What you need to do => Among the lines below, keep only those from the one containing "with BuildPart() as" through the one containing "in imported if", and reproduce them exactly.

Data lines start

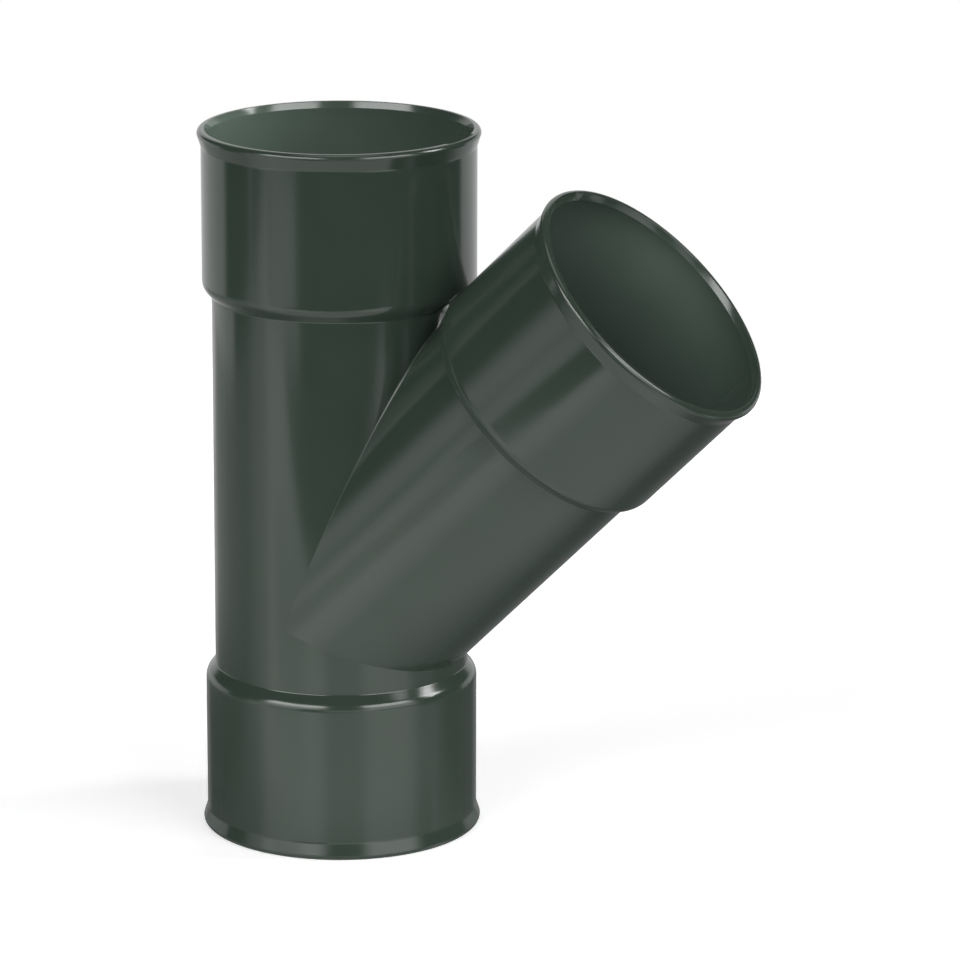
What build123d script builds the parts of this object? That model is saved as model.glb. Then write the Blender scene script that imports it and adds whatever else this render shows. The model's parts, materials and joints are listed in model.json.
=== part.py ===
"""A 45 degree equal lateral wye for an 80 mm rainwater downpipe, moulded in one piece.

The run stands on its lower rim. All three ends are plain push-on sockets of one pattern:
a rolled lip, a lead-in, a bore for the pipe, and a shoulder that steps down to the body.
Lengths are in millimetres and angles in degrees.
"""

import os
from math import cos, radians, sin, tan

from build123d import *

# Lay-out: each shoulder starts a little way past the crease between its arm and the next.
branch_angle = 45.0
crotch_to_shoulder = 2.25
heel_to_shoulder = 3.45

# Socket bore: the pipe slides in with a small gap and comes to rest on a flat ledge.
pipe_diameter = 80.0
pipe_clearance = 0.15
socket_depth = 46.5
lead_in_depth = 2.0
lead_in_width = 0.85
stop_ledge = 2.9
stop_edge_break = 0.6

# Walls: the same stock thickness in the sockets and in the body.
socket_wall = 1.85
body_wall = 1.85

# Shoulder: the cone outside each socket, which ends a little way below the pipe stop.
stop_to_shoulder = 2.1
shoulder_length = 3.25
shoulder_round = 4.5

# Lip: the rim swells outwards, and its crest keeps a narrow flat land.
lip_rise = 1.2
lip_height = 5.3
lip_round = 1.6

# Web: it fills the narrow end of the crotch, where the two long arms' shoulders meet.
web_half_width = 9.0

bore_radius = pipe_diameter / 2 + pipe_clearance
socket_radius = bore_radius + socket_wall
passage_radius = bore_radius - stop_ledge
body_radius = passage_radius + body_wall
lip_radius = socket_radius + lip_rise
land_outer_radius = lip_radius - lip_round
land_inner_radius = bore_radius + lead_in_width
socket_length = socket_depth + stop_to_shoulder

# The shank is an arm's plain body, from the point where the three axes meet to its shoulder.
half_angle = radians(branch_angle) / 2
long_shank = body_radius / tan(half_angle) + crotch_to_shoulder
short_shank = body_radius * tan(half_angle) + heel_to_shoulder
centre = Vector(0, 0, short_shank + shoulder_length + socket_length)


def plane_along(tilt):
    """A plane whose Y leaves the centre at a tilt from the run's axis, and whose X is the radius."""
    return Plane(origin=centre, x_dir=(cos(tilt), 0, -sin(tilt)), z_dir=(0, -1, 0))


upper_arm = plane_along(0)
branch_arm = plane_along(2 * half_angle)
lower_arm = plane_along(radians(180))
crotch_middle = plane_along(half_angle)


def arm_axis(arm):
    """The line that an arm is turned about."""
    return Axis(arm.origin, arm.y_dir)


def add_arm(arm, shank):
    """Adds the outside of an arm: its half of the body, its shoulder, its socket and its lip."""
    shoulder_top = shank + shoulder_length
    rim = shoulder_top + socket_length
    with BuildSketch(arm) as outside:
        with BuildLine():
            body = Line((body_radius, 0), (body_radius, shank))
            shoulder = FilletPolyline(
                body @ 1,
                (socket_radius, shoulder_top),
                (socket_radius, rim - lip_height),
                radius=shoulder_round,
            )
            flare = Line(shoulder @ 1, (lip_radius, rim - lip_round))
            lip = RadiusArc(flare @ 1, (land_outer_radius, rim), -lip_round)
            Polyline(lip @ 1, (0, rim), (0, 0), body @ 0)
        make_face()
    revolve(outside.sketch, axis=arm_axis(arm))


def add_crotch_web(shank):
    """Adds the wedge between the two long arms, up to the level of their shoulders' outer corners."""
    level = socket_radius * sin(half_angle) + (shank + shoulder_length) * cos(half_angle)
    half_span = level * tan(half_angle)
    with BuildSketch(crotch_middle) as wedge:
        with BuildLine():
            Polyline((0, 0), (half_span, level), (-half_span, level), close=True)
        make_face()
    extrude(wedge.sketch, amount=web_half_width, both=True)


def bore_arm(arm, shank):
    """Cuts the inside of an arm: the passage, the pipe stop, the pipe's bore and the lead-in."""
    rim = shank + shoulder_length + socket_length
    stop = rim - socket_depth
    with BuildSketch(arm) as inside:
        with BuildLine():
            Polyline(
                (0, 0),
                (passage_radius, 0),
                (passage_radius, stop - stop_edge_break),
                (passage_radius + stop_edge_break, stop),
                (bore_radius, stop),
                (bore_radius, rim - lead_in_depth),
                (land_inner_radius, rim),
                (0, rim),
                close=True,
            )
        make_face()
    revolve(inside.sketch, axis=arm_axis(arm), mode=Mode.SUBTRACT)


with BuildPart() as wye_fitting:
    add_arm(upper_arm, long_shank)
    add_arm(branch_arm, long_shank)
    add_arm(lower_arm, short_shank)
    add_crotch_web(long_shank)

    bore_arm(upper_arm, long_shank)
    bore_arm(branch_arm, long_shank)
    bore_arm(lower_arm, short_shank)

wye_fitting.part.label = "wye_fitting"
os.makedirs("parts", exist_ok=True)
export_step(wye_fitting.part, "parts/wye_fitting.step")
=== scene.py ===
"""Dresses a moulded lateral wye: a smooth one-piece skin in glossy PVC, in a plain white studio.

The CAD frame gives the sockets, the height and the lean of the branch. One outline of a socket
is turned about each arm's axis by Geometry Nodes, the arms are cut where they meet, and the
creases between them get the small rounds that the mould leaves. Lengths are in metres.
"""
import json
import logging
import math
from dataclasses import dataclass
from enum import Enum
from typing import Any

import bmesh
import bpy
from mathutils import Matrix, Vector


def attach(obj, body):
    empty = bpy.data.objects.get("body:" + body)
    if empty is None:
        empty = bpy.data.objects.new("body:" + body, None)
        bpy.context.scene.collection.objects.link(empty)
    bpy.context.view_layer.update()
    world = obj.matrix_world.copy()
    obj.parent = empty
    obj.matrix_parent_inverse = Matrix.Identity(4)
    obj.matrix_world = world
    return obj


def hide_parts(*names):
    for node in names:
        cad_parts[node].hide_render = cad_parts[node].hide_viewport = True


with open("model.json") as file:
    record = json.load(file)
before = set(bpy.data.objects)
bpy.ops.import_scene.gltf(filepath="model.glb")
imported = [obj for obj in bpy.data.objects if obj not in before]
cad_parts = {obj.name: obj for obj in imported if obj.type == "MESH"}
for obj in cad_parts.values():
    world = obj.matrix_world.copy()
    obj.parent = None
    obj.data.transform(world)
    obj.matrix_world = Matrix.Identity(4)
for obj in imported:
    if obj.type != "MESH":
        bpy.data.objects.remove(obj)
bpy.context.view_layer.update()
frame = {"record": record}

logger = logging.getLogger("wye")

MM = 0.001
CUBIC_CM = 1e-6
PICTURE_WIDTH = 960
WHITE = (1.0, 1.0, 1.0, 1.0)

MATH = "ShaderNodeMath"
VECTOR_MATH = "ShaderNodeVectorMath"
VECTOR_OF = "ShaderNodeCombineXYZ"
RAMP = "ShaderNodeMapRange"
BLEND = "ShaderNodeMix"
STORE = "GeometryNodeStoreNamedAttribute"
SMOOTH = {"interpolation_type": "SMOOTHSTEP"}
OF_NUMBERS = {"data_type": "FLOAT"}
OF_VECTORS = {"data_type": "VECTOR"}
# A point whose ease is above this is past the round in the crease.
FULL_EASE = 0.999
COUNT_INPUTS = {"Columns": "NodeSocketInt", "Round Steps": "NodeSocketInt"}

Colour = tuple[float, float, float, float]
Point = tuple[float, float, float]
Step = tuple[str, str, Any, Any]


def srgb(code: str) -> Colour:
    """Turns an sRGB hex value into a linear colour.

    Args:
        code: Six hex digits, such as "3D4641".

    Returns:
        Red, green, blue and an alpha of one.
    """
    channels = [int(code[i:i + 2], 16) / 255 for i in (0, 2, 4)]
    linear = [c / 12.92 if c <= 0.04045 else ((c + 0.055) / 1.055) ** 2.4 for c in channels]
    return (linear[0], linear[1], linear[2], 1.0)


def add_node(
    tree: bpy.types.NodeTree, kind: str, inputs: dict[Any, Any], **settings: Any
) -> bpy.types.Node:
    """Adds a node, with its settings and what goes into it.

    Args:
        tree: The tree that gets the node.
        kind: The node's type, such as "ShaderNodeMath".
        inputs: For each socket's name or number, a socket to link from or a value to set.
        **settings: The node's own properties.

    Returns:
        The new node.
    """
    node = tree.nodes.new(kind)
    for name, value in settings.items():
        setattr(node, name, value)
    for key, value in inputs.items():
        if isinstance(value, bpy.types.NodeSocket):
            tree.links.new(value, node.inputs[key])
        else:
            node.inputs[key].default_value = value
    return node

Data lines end

Result of this task =>
with BuildPart() as wye_fitting:
    add_arm(upper_arm, long_shank)
    add_arm(branch_arm, long_shank)
    add_arm(lower_arm, short_shank)
    add_crotch_web(long_shank)

    bore_arm(upper_arm, long_shank)
    bore_arm(branch_arm, long_shank)
    bore_arm(lower_arm, short_shank)

wye_fitting.part.label = "wye_fitting"
os.makedirs("parts", exist_ok=True)
export_step(wye_fitting.part, "parts/wye_fitting.step")
=== scene.py ===
"""Dresses a moulded lateral wye: a smooth one-piece skin in glossy PVC, in a plain white studio.

The CAD frame gives the sockets, the height and the lean of the branch. One outline of a socket
is turned about each arm's axis by Geometry Nodes, the arms are cut where they meet, and the
creases between them get the small rounds that the mould leaves. Lengths are in metres.
"""
import json
import logging
import math
from dataclasses import dataclass
from enum import Enum
from typing import Any

import bmesh
import bpy
from mathutils import Matrix, Vector


def attach(obj, body):
    empty = bpy.data.objects.get("body:" + body)
    if empty is None:
        empty = bpy.data.objects.new("body:" + body, None)
        bpy.context.scene.collection.objects.link(empty)
    bpy.context.view_layer.update()
    world = obj.matrix_world.copy()
    obj.parent = empty
    obj.matrix_parent_inverse = Matrix.Identity(4)
    obj.matrix_world = world
    return obj


def hide_parts(*names):
    for node in names:
        cad_parts[node].hide_render = cad_parts[node].hide_viewport = True


with open("model.json") as file:
    record = json.load(file)
before = set(bpy.data.objects)
bpy.ops.import_scene.gltf(filepath="model.glb")
imported = [obj for obj in bpy.data.objects if obj not in before]
cad_parts = {obj.name: obj for obj in imported if obj.type == "MESH"}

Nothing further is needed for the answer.